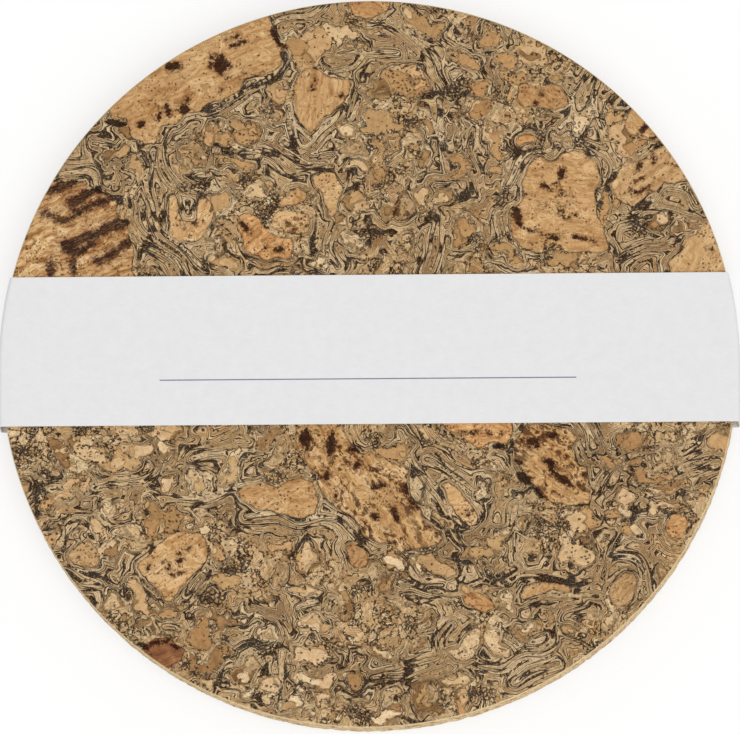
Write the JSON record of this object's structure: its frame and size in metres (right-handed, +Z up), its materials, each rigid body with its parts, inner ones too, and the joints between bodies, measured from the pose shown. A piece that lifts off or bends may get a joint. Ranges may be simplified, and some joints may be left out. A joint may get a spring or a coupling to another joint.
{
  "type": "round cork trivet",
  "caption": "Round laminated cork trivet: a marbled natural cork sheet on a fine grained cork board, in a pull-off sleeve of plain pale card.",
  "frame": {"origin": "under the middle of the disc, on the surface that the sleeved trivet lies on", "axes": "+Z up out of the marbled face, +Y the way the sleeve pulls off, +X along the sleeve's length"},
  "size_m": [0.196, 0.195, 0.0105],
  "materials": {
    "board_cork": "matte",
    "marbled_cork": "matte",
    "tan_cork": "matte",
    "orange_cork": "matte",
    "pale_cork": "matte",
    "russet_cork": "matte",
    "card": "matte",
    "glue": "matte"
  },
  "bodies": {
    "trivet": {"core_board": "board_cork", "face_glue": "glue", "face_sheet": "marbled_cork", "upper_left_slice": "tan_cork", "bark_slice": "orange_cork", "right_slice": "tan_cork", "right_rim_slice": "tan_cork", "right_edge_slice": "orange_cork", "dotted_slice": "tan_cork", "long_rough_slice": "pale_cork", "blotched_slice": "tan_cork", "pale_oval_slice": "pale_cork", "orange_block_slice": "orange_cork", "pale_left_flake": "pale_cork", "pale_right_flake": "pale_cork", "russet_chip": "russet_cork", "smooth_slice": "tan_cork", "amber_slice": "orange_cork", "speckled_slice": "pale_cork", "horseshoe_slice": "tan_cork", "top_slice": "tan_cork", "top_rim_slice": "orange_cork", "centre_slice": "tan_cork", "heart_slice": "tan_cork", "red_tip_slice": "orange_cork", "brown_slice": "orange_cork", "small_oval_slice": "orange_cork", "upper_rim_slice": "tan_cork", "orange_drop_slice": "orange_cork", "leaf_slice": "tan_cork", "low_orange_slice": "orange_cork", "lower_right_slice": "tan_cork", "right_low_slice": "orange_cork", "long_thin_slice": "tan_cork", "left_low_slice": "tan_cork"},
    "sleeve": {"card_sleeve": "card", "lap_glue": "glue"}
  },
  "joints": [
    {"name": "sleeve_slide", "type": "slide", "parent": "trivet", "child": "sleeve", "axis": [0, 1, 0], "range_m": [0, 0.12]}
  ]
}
════
◆ Written problem: Write the whole listing out again. Keep every line exactly as it is.

◆ Exercise answer:
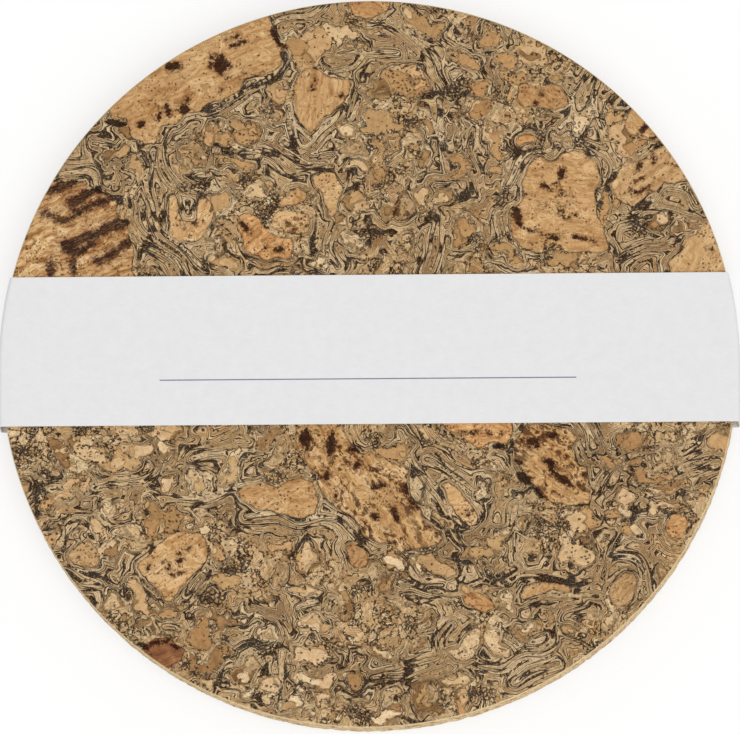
Write the JSON record of this object's structure: its frame and size in metres (right-handed, +Z up), its materials, each rigid body with its parts, inner ones too, and the joints between bodies, measured from the pose shown. A piece that lifts off or bends may get a joint. Ranges may be simplified, and some joints may be left out. A joint may get a spring or a coupling to another joint.
{
  "type": "round cork trivet",
  "caption": "Round laminated cork trivet: a marbled natural cork sheet on a fine grained cork board, in a pull-off sleeve of plain pale card.",
  "frame": {"origin": "under the middle of the disc, on the surface that the sleeved trivet lies on", "axes": "+Z up out of the marbled face, +Y the way the sleeve pulls off, +X along the sleeve's length"},
  "size_m": [0.196, 0.195, 0.0105],
  "materials": {
    "board_cork": "matte",
    "marbled_cork": "matte",
    "tan_cork": "matte",
    "orange_cork": "matte",
    "pale_cork": "matte",
    "russet_cork": "matte",
    "card": "matte",
    "glue": "matte"
  },
  "bodies": {
    "trivet": {"core_board": "board_cork", "face_glue": "glue", "face_sheet": "marbled_cork", "upper_left_slice": "tan_cork", "bark_slice": "orange_cork", "right_slice": "tan_cork", "right_rim_slice": "tan_cork", "right_edge_slice": "orange_cork", "dotted_slice": "tan_cork", "long_rough_slice": "pale_cork", "blotched_slice": "tan_cork", "pale_oval_slice": "pale_cork", "orange_block_slice": "orange_cork", "pale_left_flake": "pale_cork", "pale_right_flake": "pale_cork", "russet_chip": "russet_cork", "smooth_slice": "tan_cork", "amber_slice": "orange_cork", "speckled_slice": "pale_cork", "horseshoe_slice": "tan_cork", "top_slice": "tan_cork", "top_rim_slice": "orange_cork", "centre_slice": "tan_cork", "heart_slice": "tan_cork", "red_tip_slice": "orange_cork", "brown_slice": "orange_cork", "small_oval_slice": "orange_cork", "upper_rim_slice": "tan_cork", "orange_drop_slice": "orange_cork", "leaf_slice": "tan_cork", "low_orange_slice": "orange_cork", "lower_right_slice": "tan_cork", "right_low_slice": "orange_cork", "long_thin_slice": "tan_cork", "left_low_slice": "tan_cork"},
    "sleeve": {"card_sleeve": "card", "lap_glue": "glue"}
  },
  "joints": [
    {"name": "sleeve_slide", "type": "slide", "parent": "trivet", "child": "sleeve", "axis": [0, 1, 0], "range_m": [0, 0.12]}
  ]
}